I tried different pitchers, thinking this may be the key. I always do milk frothing for one person, and that's usually about 100ml of milk (between 80ml and 120ml). So I always wanted to use a small pitcher size. This aligned with reading comments from espresso people talking about how the milk should go half way up the pitcher; etc. Also, my QM steam wand has about 4" of clearance between the tip and top of the machine. So I can't exactly stick a milk jug in there. I had tried 4 different stainless steel pitchers/mugs; 3 are pictured here:
I usually used a size that's about 8oz. But I also tried a tall stainless cup (not pictured), about 12 - 16?oz. (similar to what you'd find in a stainless steel shaker). I also got a temperature gauge specifically for measuring the heat of the milk during frothing. That helped, but it didn't solve the problem of lousy frothed milk. (Mostly just heated milk that would end up actually cooling the coffee and producing a cup of lukewarm java... since the milk had to sit around while the espresso was being brewed).
Producing frothed milk is known to be one of the weak points of my machine (it has no variable steam output, and produces its steam power in short bursts of about 1s on / 3s off). Thus I resigned myself to the idea that I would never get the right results I want for lattes; or even cappuccinos. So I had to seriously start thinking about switching my beloved Quickmill for one of my other machines, that I know can do good milk froth. It seemed like after dozens and dozens of attempts, 4 stainless steel frothing pitchers (another one on order being shipped) and a temp gauge, the quirky thermoblock-driven steam wand just wasn't ever going to come up with the goods.
However, I did come across this item at a thrift store today:
It is HUGE, compared to anything I've ever used. I thought I would give it a shot, because at least it felt like a good quality. The bottom was stamped "ILSA", 18/10 (stainless), Made in Italy. But this monster pitcher is like 28oz. I've not heard of a frothing pitcher this big, so I don't know if that was its original function, or if it was meant for something other than espresso making.
However, when I did use it to froth milk... wow! It was, what they call a "revelatory experience". The milk did not behave as it did in all other attempts. For one, there was a much more marked difference notable when the steam wand tip was submerged or closer to the surface. Even the temperature gauge did not behave as before. I could not help but notice I had 3 times as much time to produce the desired effect before the temp gauge would reach the green zone (indicating the milk was at its max heating point). And when it did reach that max temp, I was still able to hold the pitcher, despite the blazing hot liquid inside. That's because the steel used is a quality, heavy grade of steel, quite unlike the very thin walls of my small, cheap 1 cup mug that I was using as a frothing pitcher (the all steel one pictured).
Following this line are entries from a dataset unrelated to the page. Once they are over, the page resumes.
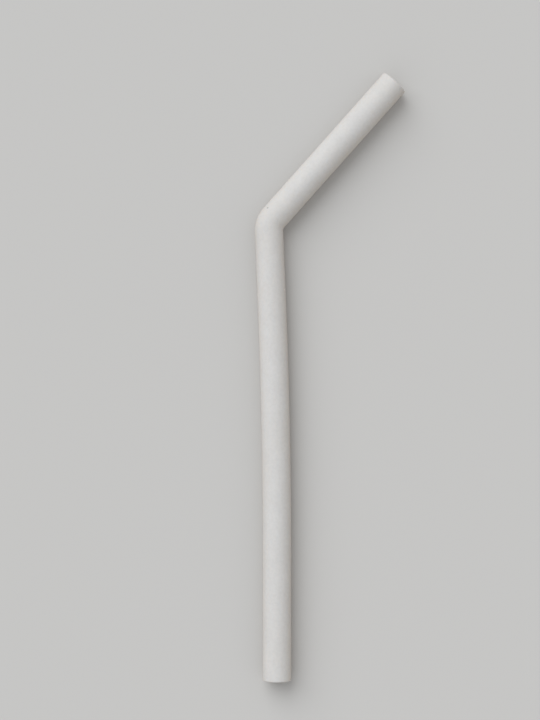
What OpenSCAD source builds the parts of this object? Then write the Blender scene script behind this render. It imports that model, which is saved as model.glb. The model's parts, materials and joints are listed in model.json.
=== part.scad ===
// A bent drinking straw: one soft round tube of even wall, open at both ends.
// Its path is a straight foot, a gentle bow, a straight neck, a tight bend and a straight
// mouth leg, each tangent to the next. It lies flat in the plane of the bend, with the foot
// towards -Y and the mouth leg turned towards +X. The origin is on the surface it lies on,
// below the middle of its outline.

/* [Tube] */
// Diameter of the bore
bore_d = 8; // [5:0.5:9]
// Thickness of the wall
wall_t = 1.5; // [0.8:0.1:2.5]
// Radius of the rounded edges at the two open ends
lip_r = 0.5; // [0.1:0.05:0.7]

/* [Lower leg] */
// Length of the straight foot, from its open end to the bow
foot_l = 47; // [20:1:90]
// Length of the bow, along the middle of the tube
bow_l = 100; // [40:1:160]
// Angle that the bow turns through, away from the mouth leg
bow_angle = 2.3; // [0.5:0.1:8]
// Length of the straight neck, from the bow to the bend
neck_l = 27; // [10:1:60]

/* [Bend and mouth leg] */
// Radius of the bend, at the middle of the tube
bend_r = 8; // [7.5:0.5:30]
// Angle that the bend turns through
bend_angle = 44; // [15:1:90]
// Length of the straight mouth leg, from the bend to its open end
mouth_l = 70; // [30:1:120]

/* [Hidden] */

// Facets round the tube, and steps along a curved run
facets = 96;
run_steps = 16;
// A curved run reaches this far into the runs that it joins, and its wall is this hair
// thicker on both sides, so that it takes in their ends and all the runs are one body.
overlap = 0.05;
hair = 0.005;

bore_r = bore_d / 2;
outer_r = bore_r + wall_t;
// The rounded edges leave a flat between them, however thin the wall.
edge_r = min(lip_r, 0.4 * wall_t);
bow_r = bow_l / bow_angle * 180 / PI;

// Points of the path in the plane of the bend, from the middle of the foot's open end
bow_end = [0, foot_l] + bow_r * [cos(bow_angle) - 1, sin(bow_angle)];
neck_end = bow_end + neck_l * [-sin(bow_angle), cos(bow_angle)];
bend_centre = neck_end + bend_r * [cos(bow_angle), sin(bow_angle)];
// The mouth leg's heading, clockwise from +Y, and the middle of its open end
mouth_angle = bend_angle - bow_angle;
mouth_along = [sin(mouth_angle), cos(mouth_angle)];
mouth_right = [cos(mouth_angle), -sin(mouth_angle)];
mouth_end = bend_centre - bend_r * mouth_right + mouth_l * mouth_along;

// The rounded edge of the mouth is centred this far in from its outermost points.
edge_centre = mouth_end - edge_r * mouth_along;
edge_reach = (outer_r - edge_r) * mouth_right;
// The outline's lowest and highest corners
outline_lo = [bend_centre[0] - bend_r - outer_r - hair, 0];
outline_hi = [
  max(edge_centre[0] + edge_reach[0] + edge_r, outer_r),
  edge_centre[1] - edge_reach[1] + edge_r
];
outline_middle = (outline_lo + outline_hi) / 2;

// The wall, cut across the tube, thicker by an extra amount on both sides
module wall_ring(extra = 0) {
  difference() {
    circle(r = outer_r + extra, $fn = facets);
    circle(r = bore_r - extra, $fn = facets);
  }
}

// The wall, cut along the tube, with the two edges of its far end rounded
module wall_strip(length) {
  translate([bore_r, 0]) square([wall_t, length - edge_r]);
  translate([bore_r + edge_r, 0]) square([wall_t - 2 * edge_r, length]);
  for (edge = [bore_r + edge_r, outer_r - edge_r])
    translate([edge, length - edge_r]) circle(r = edge_r, $fn = facets / 3);
}

// A straight run along +Y, cut square at both ends
module plain_run(length) {
  rotate([-90, 0, 0]) linear_extrude(height = length) wall_ring();
}

// A straight run along +Y to an open end with rounded edges
module open_run(length) {
  rotate([-90, 0, 0]) rotate_extrude($fn = facets) wall_strip(length);
}

// A curved run about the origin, from the X axis through an angle
module curved_run(radius, angle) {
  reach = overlap / radius * 180 / PI;
  rotate_extrude(start = -reach, angle = angle + 2 * reach, $fn = run_steps * 360 / angle)
    translate([radius, 0]) wall_ring(hair);
}

// A turn to the left of a path along +Y, with what follows it placed at its end
module left_turn(radius, angle) {
  translate([-radius, 0, 0]) {
    curved_run(radius, angle);
    rotate([0, 0, angle]) translate([radius, 0, 0]) children();
  }
}

// A turn to the right is a left one mirrored, with what follows it mirrored back.
module right_turn(radius, angle) {
  mirror([1, 0, 0]) left_turn(radius, angle) mirror([1, 0, 0]) children();
}

module foot() {
  mirror([0, 1, 0]) open_run(foot_l);
}

module bow() {
  left_turn(bow_r, bow_angle) children();
}

module neck() {
  plain_run(neck_l);
  translate([0, neck_l, 0]) children();
}

module bend() {
  right_turn(bend_r, bend_angle) children();
}

module mouth_leg() {
  open_run(mouth_l);
}

module straw() {
  color([0.72, 0.71, 0.69])
    translate([-outline_middle[0], foot_l - outline_middle[1], outer_r + hair]) {
      foot();
      bow() neck() bend() mouth_leg();
    }
}

straw();
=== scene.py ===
"""The looks of a bent silicone drinking straw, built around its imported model."""

import json
import math

import bpy
from mathutils import Matrix, Vector


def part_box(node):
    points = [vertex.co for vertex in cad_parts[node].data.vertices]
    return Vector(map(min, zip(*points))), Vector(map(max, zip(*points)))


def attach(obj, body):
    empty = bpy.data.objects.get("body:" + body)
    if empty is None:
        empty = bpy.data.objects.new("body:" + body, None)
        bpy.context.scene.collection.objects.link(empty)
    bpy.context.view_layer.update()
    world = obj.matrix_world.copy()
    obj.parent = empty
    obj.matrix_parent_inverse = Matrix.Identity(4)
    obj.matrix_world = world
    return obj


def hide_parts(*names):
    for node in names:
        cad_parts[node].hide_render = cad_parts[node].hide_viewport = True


bl_info = {
    "name": "Bent drinking straw",
    "version": (1, 0, 0),
    "blender": (4, 5, 0),
    "location": "3D View > Sidebar > Straw",
    "description": "Models a bent silicone straw and sets it on a pale floor",
    "category": "Object",
}

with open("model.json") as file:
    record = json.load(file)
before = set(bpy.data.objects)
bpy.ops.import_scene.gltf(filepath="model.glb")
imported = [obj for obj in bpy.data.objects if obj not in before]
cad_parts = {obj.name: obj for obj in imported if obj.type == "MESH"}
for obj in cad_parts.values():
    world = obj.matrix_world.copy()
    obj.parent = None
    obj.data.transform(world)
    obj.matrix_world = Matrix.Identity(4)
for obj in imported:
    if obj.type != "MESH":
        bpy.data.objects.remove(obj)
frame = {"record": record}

MM = 0.001
UP = Vector((0, 0, 1))
MOUNTS = {mount["name"]: mount for mount in frame["record"]["mounts"]}
FOOT = MOUNTS["foot_outside"]
MOUTH = MOUNTS["mouth_bore"]
BORE_RADIUS = MOUTH["dims"]["r_mm"] * MM
OUTER_RADIUS = FOOT["dims"]["r_mm"] * MM
BOX_LOW, BOX_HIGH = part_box("straw")

# Height of the image in pixels, and how many of them a millimetre at the tube's middle fills
IMAGE_HEIGHT = 720
PIXELS_PER_MM = 2.58
# The place in the straw's plane that the middle of the image shows
VIEW_CENTRE = (-23.1 * MM, 6.6 * MM)

# How finely each pattern on the silicone varies, in features per metre
PATCHES_PER_M = 40.0
CLOUDS_PER_M = 150.0
MOTTLE_PER_M = 900.0
GRAIN_PER_M = 3000.0
SWELL_PER_M = 120.0
DUST_PER_M = 300.0
DUSTY_SPOTS_PER_M = 710.0
FIBRE_LINES_PER_M = 190.0
FIBRE_SPOTS_PER_M = 300.0
UNEVEN_EDGE_PER_M = 2500.0
# The value that a noise varies about
NOISE_MIDDLE = 0.5

# How strongly each pattern changes the colour, from 0 to 1
PATCHES_SHARE = 0.5
CLOUDS_SHARE = 0.22
MOTTLE_SHARE = 0.45
DUST_SHARE = 0.20
FIBRES_SHARE = 0.25
PALE_SPECK_SHARE = 0.80
DARK_SPECK_SHARE = 0.40
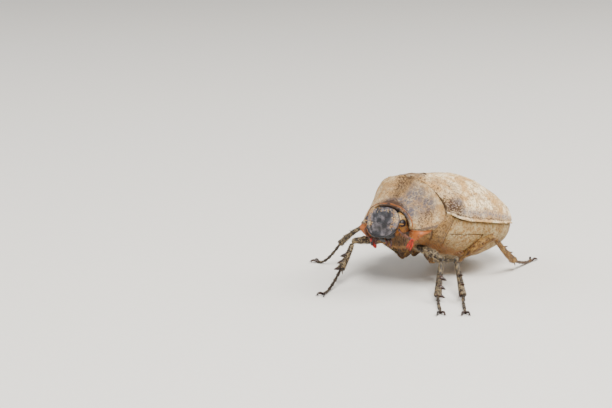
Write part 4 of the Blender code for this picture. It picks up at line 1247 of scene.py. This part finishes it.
def face(share, turn):
    """The head capsule at the share from crown to mouth and the angle turn round it, 90 degrees in front.

    The rings of a domed disc. Pressed into it are the arched suture between forehead and clypeus, two dents
    on the forehead and the clypeus's dish, whose border is turned up.
    """
    half, height = face_half(share), face_height(share)
    cosine, sine = np.cos(turn), np.sin(turn)
    rounding = np.sin(np.pi * share) ** 0.3
    x = half * signed_power(cosine, 0.9)
    depth = np.where(sine >= 0, 1.1 * head_front(height), head_back(height))
    depth = depth * rounding * signed_power(sine, 0.82)
    arch = height - 0.61 - 0.06 * (x / FACE_HALF) ** 2
    relief = 0.04 * MM * bell(arch + 0.03, 0.018) - 0.09 * MM * bell(arch, 0.014)
    relief -= 0.2 * MM * bell(height - 0.8, 0.1) * bell(x, 1.8 * MM)
    for side in (-1, 1):
        relief -= 0.16 * MM * bell(height - 0.36, 0.09) * bell(x - side * 1.4 * MM, 0.7 * MM)
    relief += 0.22 * MM * bell(np.abs(x) - half, 0.3 * MM) * rise(height, 0.5, 0.75)
    relief *= rise(sine, 0.15, 0.5)
    places = FACE_TOP + FACE_DOWN * height[..., None] + LEFT * (x + cosine * relief)[..., None]
    places = in_head(places + (depth + sine * relief)[..., None] * FACE_OUT)
    return places + 0.02 * MM * ripple(places, 1.1 * MM, 14)[..., None] * (HEAD_TURN @ FACE_OUT)


def temple(side, t, s):
    """The cheek that carries an eye: an ellipsoid, with t from its foot to its top and s round it."""
    return in_head(TEMPLE * (side, 1, 1) + on_ball(np.pi * (t - 0.5), 2 * np.pi * s) * TEMPLE_HALF)


def low_on_temple(t, s):
    """Where a temple is hairy: on its lower half."""
    return rise(0.55 - t, 0, 0.25)


def lip(t, s):
    """The lip below the clypeus: a strip that bows down, at the share t across it and s along it."""
    places = np.stack([4.2 * t - 2.1, -2.9 + 0.5 * s, -2.75 - 0.35 * np.sin(np.pi * t)], -1)
    return in_head(places * MM)


def ochre_coat(t, s):
    """How thickly scales stand on the front of the face: at its sides, on each cheek and at the crown."""
    aside, height = np.abs(np.cos(np.pi * s)), face_height(t)
    patch = bell(height - 0.6, 0.06) * bell(aside - 0.66, 0.12)
    return rise(aside, 0.6, 0.85) * bell(height - 0.34, 0.24) + patch + 0.3 * bell(height - 0.08, 0.06)


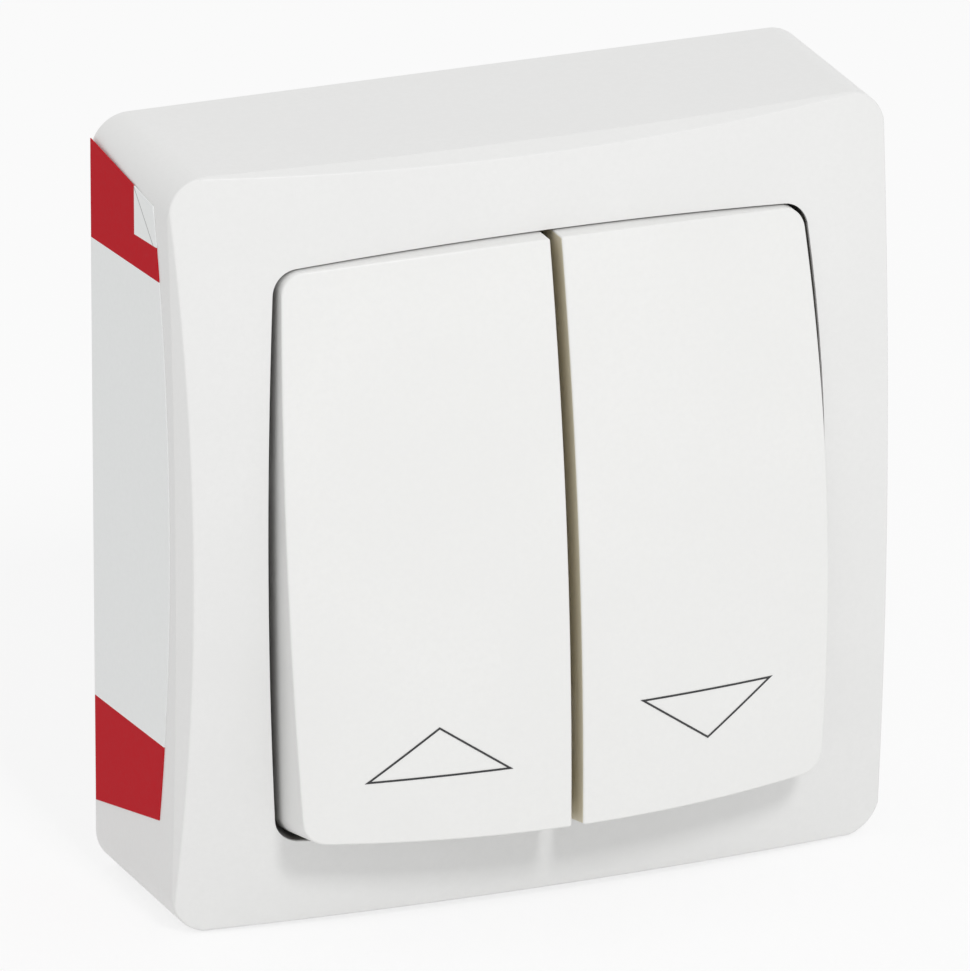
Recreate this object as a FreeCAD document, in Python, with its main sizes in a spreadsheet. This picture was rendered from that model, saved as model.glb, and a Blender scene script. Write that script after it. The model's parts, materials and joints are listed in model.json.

Actually, the ILSA pitcher got to that desired effect -before- even reaching the green zone! The effect it achieved was scads of thick ultra-creamy microfoam... and for the very first time with this machine (and probably any of my machines), I was able to easily coat the side wall of the pitcher. The elusive "wet paint effect", that I was always looking for and never really got. The foam produced on this first attempt, while perfect for cappas, was not quite what I was after for lattes... but its a very good sign that I can maybe produce latte-ready microfoam in subsequent attempts.
So I concluded from this something different than what "traditional wisdom" states in the espresso community (including comments I read on this site on this subject): that a smaller pitcher is better for frothing milk for a single serving of espresso. And that the design of my machine wasn't really what was holding me back. It was the very fact that the pitcher is large, meant the larger surface area would take more time to heat up, which meant you could inject more steam/air into the milk before your time is up, and you've hit the temperature ceiling and have to remove the pitcher and live with your results; sorry as they may be. The "more steam" allows for more foam. I also suspect the quality/thickness of the steel comes into play at a certain point. The shape I'm less sure about. It's a straight side (as opposed to one that slopes outward from the middle), but I did not notice any problem creating a whirlpool effect.